The missile arithmetic matters for a separate reason: it reframes “is the US losing” from a rhetorical question into a supply-chain one. A war of attrition looks very different when one side’s most advanced interceptor stock is measured in the dozens.
What to Watch
- Sunday’s mediation window. Islamabad and Doha reopen the channel to Tehran.
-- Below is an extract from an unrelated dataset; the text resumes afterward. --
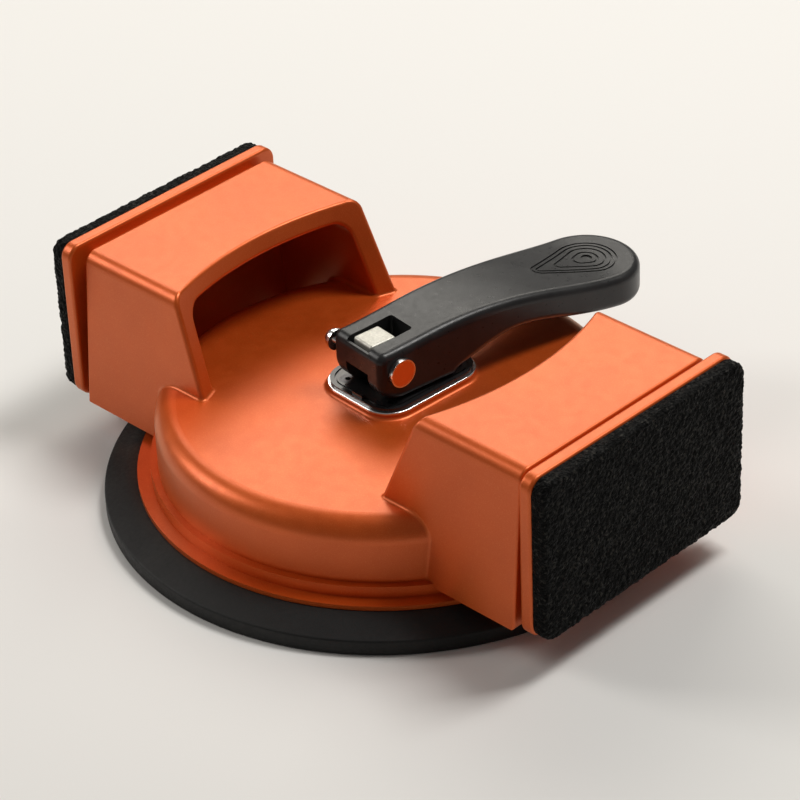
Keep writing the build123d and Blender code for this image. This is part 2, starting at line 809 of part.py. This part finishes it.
pieces = [
    housing.part,
    suction_pad.part,
    guide_bush.part,
    spring_washer.part,
    return_spring.part,
    pad_plate.part,
    pad_nut,
    lock_nut,
    draw_bar.part,
    eye_washers.part,
    base_trim.part,
    base_plate.part,
    base_screws,
    lever.part,
    hinge_pin.part,
    pin_cap.part,
    keeper_screw.part,
]
for side, name in ((-1, "left"), (1, "right")):
    plate = strike_plate(side)
    plate.label = "strike_plate_" + name
    pad = strike_pad(side)
    pad.label = "strike_pad_" + name
    screws = countersunk_screws(
        screw_points,
        end_plane(side, plate_outer_x),
        plate_screw_radius,
        plate_screw_head,
        plate_screw_head - plate_screw_radius,
        plate_screw_length,
    )
    screws.label = "plate_screws_" + name
    pieces += [plate, pad, screws]

os.makedirs("parts", exist_ok=True)
for piece in pieces:
    export_step(piece, "parts/" + piece.label + ".step")
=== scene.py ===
"""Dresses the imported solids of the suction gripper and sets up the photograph's view of it.

The solids keep their shapes and get procedural materials. The foam on the strike plates
and the rubber suction pad are made here. Names in capitals hold lengths in millimetres,
unless a comment says otherwise. Lamps and Blender's own places are in metres.
"""

import math

import bmesh
import bpy
from mathutils import Matrix, Vector, noise


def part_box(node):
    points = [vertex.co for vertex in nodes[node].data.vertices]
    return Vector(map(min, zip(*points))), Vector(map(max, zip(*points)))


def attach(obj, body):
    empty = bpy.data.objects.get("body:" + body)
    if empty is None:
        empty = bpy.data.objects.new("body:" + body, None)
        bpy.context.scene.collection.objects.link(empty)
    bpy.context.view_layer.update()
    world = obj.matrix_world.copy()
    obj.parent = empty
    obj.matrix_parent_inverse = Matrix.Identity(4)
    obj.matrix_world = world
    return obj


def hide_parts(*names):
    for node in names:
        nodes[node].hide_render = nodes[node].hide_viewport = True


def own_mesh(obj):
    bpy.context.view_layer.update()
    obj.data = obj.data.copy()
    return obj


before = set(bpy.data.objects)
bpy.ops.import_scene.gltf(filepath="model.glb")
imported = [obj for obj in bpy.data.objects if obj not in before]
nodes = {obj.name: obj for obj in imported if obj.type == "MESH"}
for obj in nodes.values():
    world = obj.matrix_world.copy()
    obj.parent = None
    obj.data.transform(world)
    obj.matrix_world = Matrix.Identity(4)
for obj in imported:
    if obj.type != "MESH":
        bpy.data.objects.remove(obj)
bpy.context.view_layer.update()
scene = bpy.context.scene
MM = 0.001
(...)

Whether it produces a concrete framework — not just talks — is the marker to watch.
- Any formal Iranian move on the NPT. A shift from internal deliberation to a public withdrawal vote would be a major escalation signal in its own right.
- Strike tempo against the ten named US installations (including Al Udeid and Erbil) — continued or intensifying activity here would be consistent with the doctrine described in today’s episode.
“The United States is facing a thousand targets... Iran only has to hit ten.” — Larry Johnson, on the strike-tempo arithmetic driving this week’s assessment.